Zum ersten Mal in London


So gelangten wir kurz vor Mittag zum gebuchten Hotel. Es war ein kleines einfaches Haus, wie wir es auch erwartet hatten. Außerdem hatten wir während der Anfahrt schon gemerkt, wie weit es vom Zentrum entfernt war.
An der Rezeption wurden wir freundlich begrüßt und ich legte unseren Voucher vor. Die Rezeptionistin schaute mich mitleidig an und sprach einen langen englischen Satz. Jetzt hoffte ich, nicht richtig zu verstehen, denn was ich verstanden hatte, war alles andere als erfreulich. Das Hotel sei ausgebucht und wir müssten in eine andere Unterkunft. Wahrscheinlich zum Trost legte sie einen Brief und vier Pfund auf den Tresen.
Zur Sicherheit fragte ich: „You have no room for us?“
Sie nickte bedauernd und deutete auf den Brief und den Stapel Pfund-Münzen. „Yes, I'm very sorry, Sir. Please take a Taxi and go to this hotel.“
Dabei wies sie auf den großen Briefumschlag, der adressiert war an das InterContinental London Park Lane.

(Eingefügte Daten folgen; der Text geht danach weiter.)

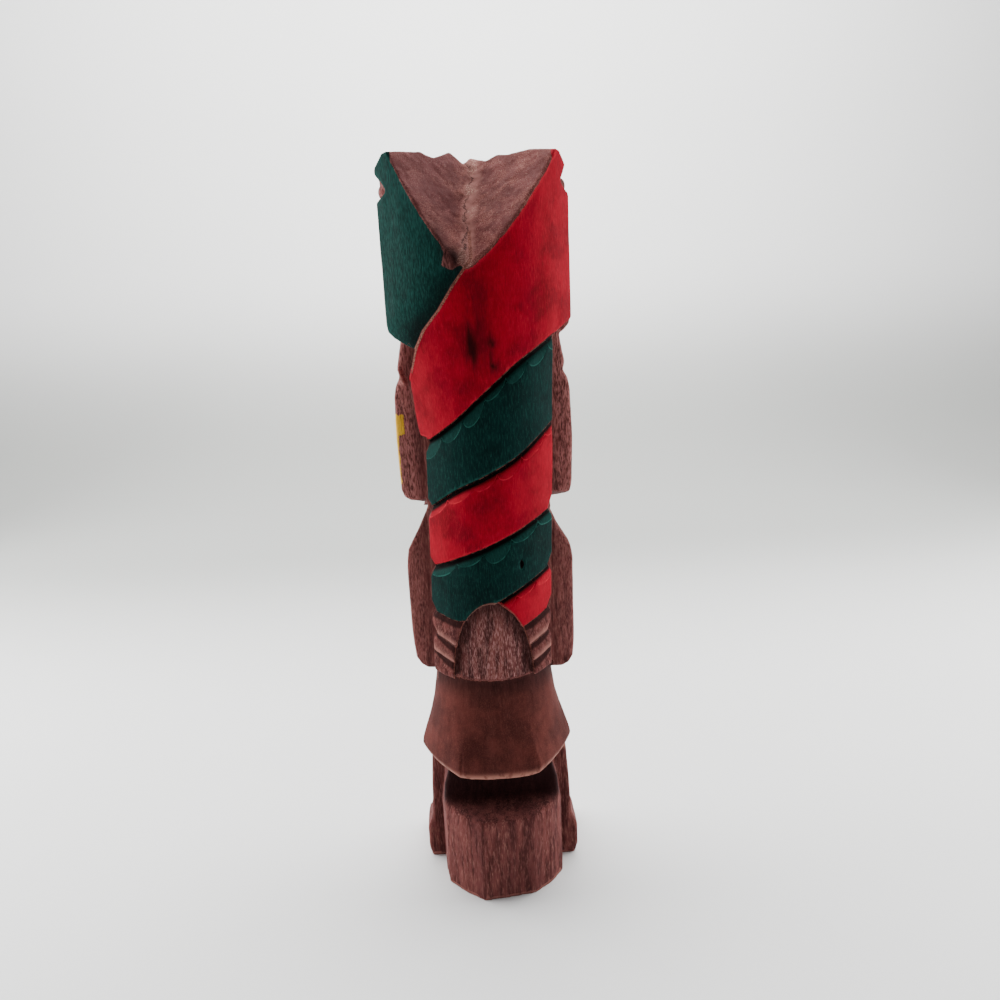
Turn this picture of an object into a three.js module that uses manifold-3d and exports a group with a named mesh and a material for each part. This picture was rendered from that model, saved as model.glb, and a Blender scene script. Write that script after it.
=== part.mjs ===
// Totem pole: a souvenir-sized pole carved from one log of wood, 305 mm tall.
//
// Units are millimetres. +Z is up, the carved faces look along -Y, and the back is +Y.
// The origin is on the ground, in the middle of the pole's box.
//
// From the ground up, the pole has
//   a squatting figure on two feet, with a square tail block behind it, under a wide-brimmed hat;
//   a perched bird: a mask-like face with ears, over a breast between two folded wings;
//   a beaked face under a crown of feathers, between the heads of two serpents.
// The serpents' bodies twist round each other down the back as slanting bands. Each band's upper
// edge tucks under the band above it, and they end in rattles on either side of an arched recess.
// The whole pole is one piece of wood, so the solids below are joined into one.

import * as THREE from "three";
import { mergeVertices } from "three/addons/utils/BufferGeometryUtils.js";
import Module from "manifold-3d";

const wasm = await Module();
wasm.setup();

// ---------------------------------------------------------------- driving dimensions

const HEIGHT = 305;
const SLIVER = 0.02; // edges shorter than this are merged away

// Plans of the rounded back: y = back - round * |x / half| ** power.
const HEAD = { half: 34.3, back: 28, round: 18, power: 2.4 };
const COLUMN = { half: 24.2, back: 27, round: 13, power: 2.2 };
const CORE = { half: 20, back: 23.5, round: 10.5, power: 2 };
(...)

Wir waren ziemlich ratlos. Schon mehrmals hatten wir davon gehört, dass Hotels überbucht waren und die Leute einfach weggeschickt wurden. Jetzt waren wir also mal dran. Aber was sollten wir machen? Vielleicht war das mit dem anderen Hotel ja kein Trick, sondern die ehrliche Bemühung uns doch noch irgendwie unterzubringen. Wir waren ja bescheiden und hatten keine großen Ansprüche. Dennoch hofften wir natürlich, dass es sich bei dem uns zugedachten Hotel um keine Absteige handelte. Park Lane deutete auf eine abgelegene Gegend irgendwo am Stadtrand hin.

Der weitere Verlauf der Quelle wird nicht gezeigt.